With watermarks, microprinting, hidden inks (hold a passport under a black light -- whoa, dude!), and sticker visas topped by stamps topped by signatures topped by endorsements, passports are now almost as hard to counterfeit as money. A passport, just as it ought to, has meaning: It's a note, from the Secretary of State, asking "all whom it may concern" to give "aid and protection" to you while, far from home, you hold it. A passport is the direct relative of the note from the king mentioned in the Bible (Nehemiah 2:7, "If it please the king, let letters be given me to the governors beyond the River, that they may let me pass through, till I come unto Judah") -- and those romantic letters of transport that Humphrey Bogart hid inside the piano in Rick's American Cafe. To be sure, nothing will bring back the romance of travel back when travel was travel, before your and everybody's grandparents started going on safari to Kenya, but just the same, it's worth remembering that when you go even to Canada or Mexico, you're leaving the country. Passport control may remind you of that.
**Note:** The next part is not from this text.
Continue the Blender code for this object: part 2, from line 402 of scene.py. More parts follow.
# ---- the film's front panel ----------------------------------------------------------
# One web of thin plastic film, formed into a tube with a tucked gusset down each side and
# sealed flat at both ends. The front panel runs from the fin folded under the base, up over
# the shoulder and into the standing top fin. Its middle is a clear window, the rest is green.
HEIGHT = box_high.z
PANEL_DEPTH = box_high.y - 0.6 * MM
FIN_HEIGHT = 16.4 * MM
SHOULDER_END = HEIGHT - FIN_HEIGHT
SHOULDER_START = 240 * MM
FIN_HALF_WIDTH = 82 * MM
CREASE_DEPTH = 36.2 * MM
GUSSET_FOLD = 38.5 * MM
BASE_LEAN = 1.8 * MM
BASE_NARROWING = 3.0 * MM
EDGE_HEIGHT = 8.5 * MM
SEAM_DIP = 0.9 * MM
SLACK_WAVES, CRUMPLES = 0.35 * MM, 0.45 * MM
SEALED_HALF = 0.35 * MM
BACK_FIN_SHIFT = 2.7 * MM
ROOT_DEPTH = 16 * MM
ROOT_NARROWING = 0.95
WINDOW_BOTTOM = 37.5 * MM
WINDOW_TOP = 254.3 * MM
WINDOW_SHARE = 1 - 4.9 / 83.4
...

Which is another important benefit. Picking up passport stamps is a worthy and satisfying goal. You can show them to your friends upon return, compare them while you travel, flip through pages of them as your airplane descends into foreign territory and you anticipate passport control, a foreign language, the need to find transportation, lodging, food. Your passport stamps remind you: I've done this before; I can do it again.
So I'm thrilled my boys will get their first passport stamps, their first "I've been theres." And their first international money, too -- pounds sterling in Britain and Krona in Iceland, coins of which will hopefully litter their treasure boxes for the rest of their lives.

So we're planning now. We've got the folder of every single printout, itinerary, receipt, and schedule, which we always know where it is -- something of a wonder in our house. Little piles are appearing: bathing suits here, raingear there, a little travel diary for each kid, with pens, pencils, sharpeners. We're getting ready to go somewhere. It's not undiscovered, but it's new for us.

We'll keep you posted.

P.S. A little note -- parts of this post appeared in somewhat different form in 2007 in a freelance story I wrote for the News & Observer. If there  were a way to link to it, I'd do that in a second. No such luck. Man, newspapers are just charging ahead in this digital universe, are they not?